Understanding prokaryotic diversity in the post-genomics era

Date of Award


Degree Type


Degree Name

Doctor of Philosophy (PhD)




Functional genomics, Protein domains, Gammaproteobacteria

Subject Categories

Bioinformatics | Life Sciences | Microbiology


Prokaryotes, one of nature's most pervasive organisms, are ubiquitous in the environment and impact human society, both as harmful and beneficial agents. A challenge of microbial research is to understand prokaryotes within the context of their environment. Currently, assessing prokaryotic diversity is difficult because we cannot culture the majority of microbes from the environment. Therefore, new techniques must be developed to not only assess this diversity, but to understand how such diversity is linked to genes in a prokaryote's genome. Access to the genome sequences of a large number of prokaryotes has radically changed microbial research, and the expected availability of thousands of genomes in the future has transitioned the field into the post-genomics era. This thesis presents the development and analysis of two post-genomics tools. The first is in functional genomics, which seeks to determine the genetic interactions that underlie prokaryotic traits. Phylogenomics predicts genetic interactions based on the incidence of coinherited proteins across evolutionary phyla, and assigns function to a gene.

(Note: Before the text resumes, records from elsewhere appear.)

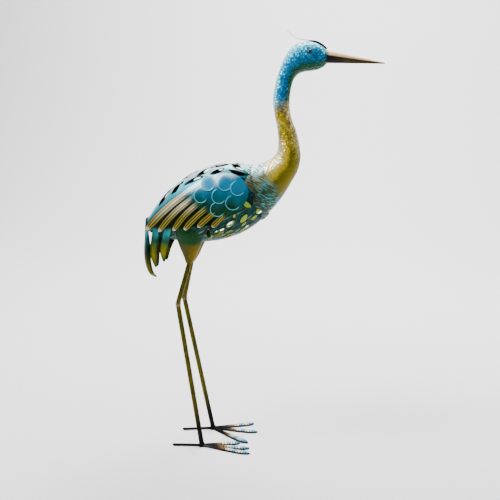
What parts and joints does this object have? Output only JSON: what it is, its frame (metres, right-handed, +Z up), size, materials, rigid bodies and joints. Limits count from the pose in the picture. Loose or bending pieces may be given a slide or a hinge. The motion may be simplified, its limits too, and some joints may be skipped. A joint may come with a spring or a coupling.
{
  "type": "metal crane garden statue",
  "caption": "Standing metal crane for the garden: pierced egg body, long curved neck, straight beak, layered wings, hanging tail feathers, thin bent legs and spread feet.",
  "frame": {"origin": "on the ground, under the middle of the whole statue's box", "axes": "+X the way the beak points, +Y the bird's left, +Z up"},
  "size_m": [0.572, 0.192, 1.0005],
  "materials": {
    "back_blue": "satin, pearl blue-white with teal under the wings, pierced",
    "neck_blue_to_gold": "satin, hammered, cerulean blue head fading to speckled gold",
    "beak_tan": "satin, tan above and dark brown below",
    "crest_navy": "satin navy",
    "eye_gloss": "gloss, dark navy",
    "wing_teal_and_gold": "satin, blue scales and gold feather ridges over teal",
    "thigh_teal_to_gold": "satin, teal fading to olive gold",
    "leg_bronze": "satin, dark olive bronze, black at the ankle",
    "foot_black_to_blue": "satin, black fading to cream and pale blue tips",
    "tail_teal_to_gold": "satin, teal fading to olive gold"
  },
  "bodies": {
    "root": {"body_shell": "back_blue", "neck_and_head": "neck_blue_to_gold", "beak": "beak_tan", "crest_plume": "crest_navy", "eye_right": "eye_gloss", "eye_left": "eye_gloss", "wing_right": "wing_teal_and_gold", "wing_left": "wing_teal_and_gold", "thigh_right": "thigh_teal_to_gold", "thigh_left": "thigh_teal_to_gold", "leg_right": "leg_bronze", "leg_left": "leg_bronze", "foot_right": "foot_black_to_blue", "foot_left": "foot_black_to_blue", "tail_feather_centre": "tail_teal_to_gold", "tail_feather_right_rear": "tail_teal_to_gold", "tail_feather_left_rear": "tail_teal_to_gold", "tail_feather_right_front": "tail_teal_to_gold", "tail_feather_left_front": "tail_teal_to_gold"}
  },
  "joints": []
}
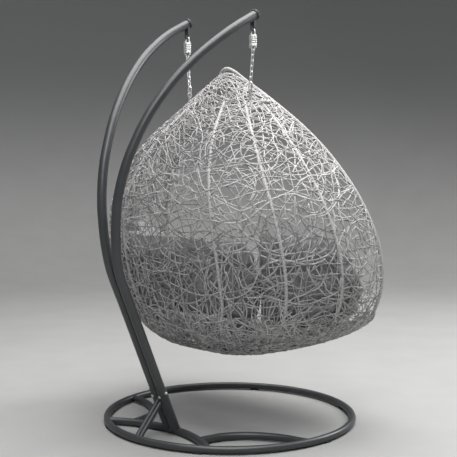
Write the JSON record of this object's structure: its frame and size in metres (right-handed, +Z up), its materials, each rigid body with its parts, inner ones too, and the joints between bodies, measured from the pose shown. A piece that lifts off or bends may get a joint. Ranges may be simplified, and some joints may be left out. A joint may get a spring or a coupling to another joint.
{
  "type": "hanging egg chair",
  "caption": "Two-seat hanging egg chair: open-weave basket with cushions, hung by springs and chains from a curved twin-arm stand on a ground ring.",
  "frame": {"origin": "centre of the ground ring, on the floor under the foot pads", "axes": "+Z up, the mouth of the basket faces -Y, the post stands at +Y, +X is the sitter's left"},
  "size_m": [1.436, 1.4022, 1.9758],
  "materials": {
    "graphite_powder_coat": "satin",
    "zinc_steel": "satin",
    "black_plastic": "satin",
    "black_rubber": "matte",
    "grey_rattan": "satin",
    "grey_fabric": "matte"
  },
  "bodies": {
    "stand": {"base_ring": "graphite_powder_coat", "post_arc": "graphite_powder_coat", "side_arc_left": "graphite_powder_coat", "side_arc_right": "graphite_powder_coat", "foot_pads": "black_rubber", "socket_tube_left": "graphite_powder_coat", "socket_tube_right": "graphite_powder_coat", "arm_tube_left": "graphite_powder_coat", "arm_tube_right": "graphite_powder_coat", "rear_brace_left": "graphite_powder_coat", "rear_brace_right": "graphite_powder_coat", "rear_bolts": "zinc_steel", "cross_bolt": "zinc_steel", "cap_nut": "zinc_steel", "end_cap_left": "black_plastic", "end_cap_right": "black_plastic", "hook_left": "graphite_powder_coat", "hook_right": "graphite_powder_coat"},
    "spring_tops": {"spring_upper_loop_left": "zinc_steel", "spring_upper_loop_right": "zinc_steel", "spring_coil_left": "zinc_steel", "spring_coil_right": "zinc_steel"},
    "spring_bottoms": {"spring_lower_loop_left": "zinc_steel", "spring_lower_loop_right": "zinc_steel"},
    "chain_left": {"chain_left": "zinc_steel"},
    "chain_right": {"chain_right": "zinc_steel"},
    "quick_links": {"quick_link_left": "zinc_steel", "quick_link_right": "zinc_steel"},
    "basket": {"mouth_rim": "grey_rattan", "rib_1": "grey_rattan", "rib_2": "grey_rattan", "rib_3": "grey_rattan", "rib_4": "grey_rattan", "rib_5": "grey_rattan", "rib_6": "grey_rattan", "base_hoop": "grey_rattan", "top_hoop": "grey_rattan", "hanger_bar": "graphite_powder_coat", "woven_hood": "grey_rattan", "woven_bowl": "grey_rattan", "seat_cushion": "grey_fabric", "back_cushion_left": "grey_fabric", "back_cushion_centre": "grey_fabric", "back_cushion_right": "grey_fabric"}
  },
  "joints": [
    {"name": "swing", "type": "hinge", "parent": "stand", "child": "spring_tops", "pos_m": [0, 0.074, 1.882], "axis": [1, 0, 0], "range_deg": [-20, 7]},
    {"name": "bounce", "type": "slide", "parent": "spring_tops", "child": "spring_bottoms", "axis": [0, 0, 1], "range_m": [-0.016, 0.004], "stiffness_N_per_m": 40000, "springref_m": 0.01839, "deforming": ["spring_coil_left", "spring_coil_right"]},
    {"name": "sway", "type": "hinge", "parent": "spring_bottoms", "child": "chain_left", "pos_m": [0.218, 0.074, 1.786], "axis": [0, 1, 0], "range_deg": [-8, 8]},
    {"name": "sway_right", "type": "hinge", "parent": "spring_bottoms", "child": "chain_right", "pos_m": [-0.218, 0.074, 1.786], "axis": [0, 1, 0], "range_deg": [-8.1, 8.1]},
    {"name": "level", "type": "hinge", "parent": "chain_left", "child": "quick_links", "pos_m": [0.203, 0.074, 1.636], "axis": [0, 1, 0], "range_deg": [-8.7, 8.7]},
    {"name": "tilt", "type": "hinge", "parent": "quick_links", "child": "basket", "pos_m": [0, 0.074, 1.6], "axis": [1, 0, 0], "range_deg": [-4, 3]}
  ],
  "couplings": [
    {"joint": "sway_right", "follows": "sway", "ratio": 1},
    {"joint": "level", "follows": "sway", "ratio": -1.0739}
  ]
}
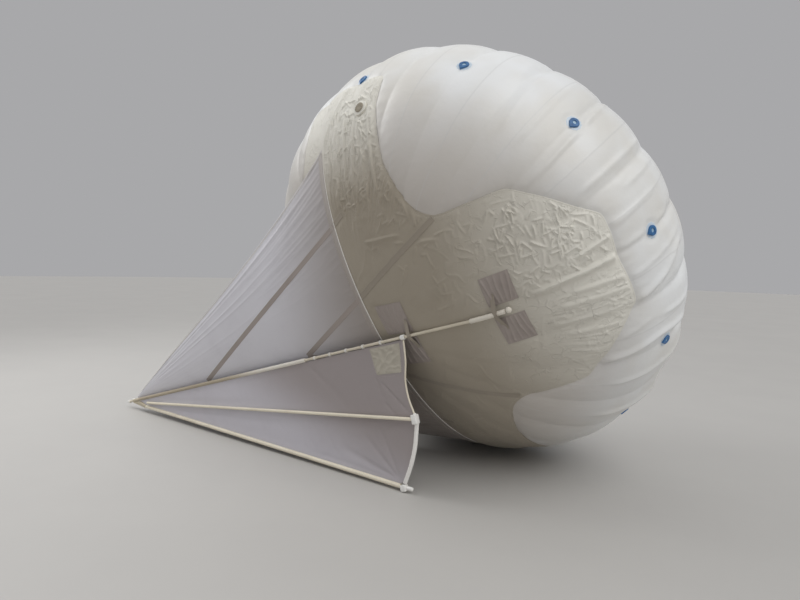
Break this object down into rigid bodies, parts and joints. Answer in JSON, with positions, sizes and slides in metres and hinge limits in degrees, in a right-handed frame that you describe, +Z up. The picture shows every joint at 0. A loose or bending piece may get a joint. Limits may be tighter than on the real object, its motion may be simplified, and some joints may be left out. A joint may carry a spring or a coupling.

This was experimentally tested for the model organism Myxococcus xanthus and further applied to the genome annotation of Sorangium cellulosum . Additional analysis was performed in the area of integrative functional genomics, where it is thought that the combination of multiple functional genomics approaches improves the accuracy of individual predictions. This assumption was tested by combining the predictions from phylogenomics and gene expression mapping for four prokaryotes. It was found that, while this assumption holds, the rate that predictions converge upon a stable set of interactions is significantly slower than previously thought. The second tool relates a prokaryote's genome to its niche. Prokaryotes with similar genetic content, as measured by protein domains, were clustered into mountains on a niche map. When compared to a second map based on 16S rRNA, the niche map better clustered prokaryotes according to an environment/function metric. Analysis of mountains on the niche map showed correlation to niche, including the clustering of marine Gammaproteobacteria, obligate pathogens and symbionts, and prokaryotes that exist at the soil, plant, and human interface. Taken together, both tools can help us better understand prokaryotic diversity in the post-genomics era.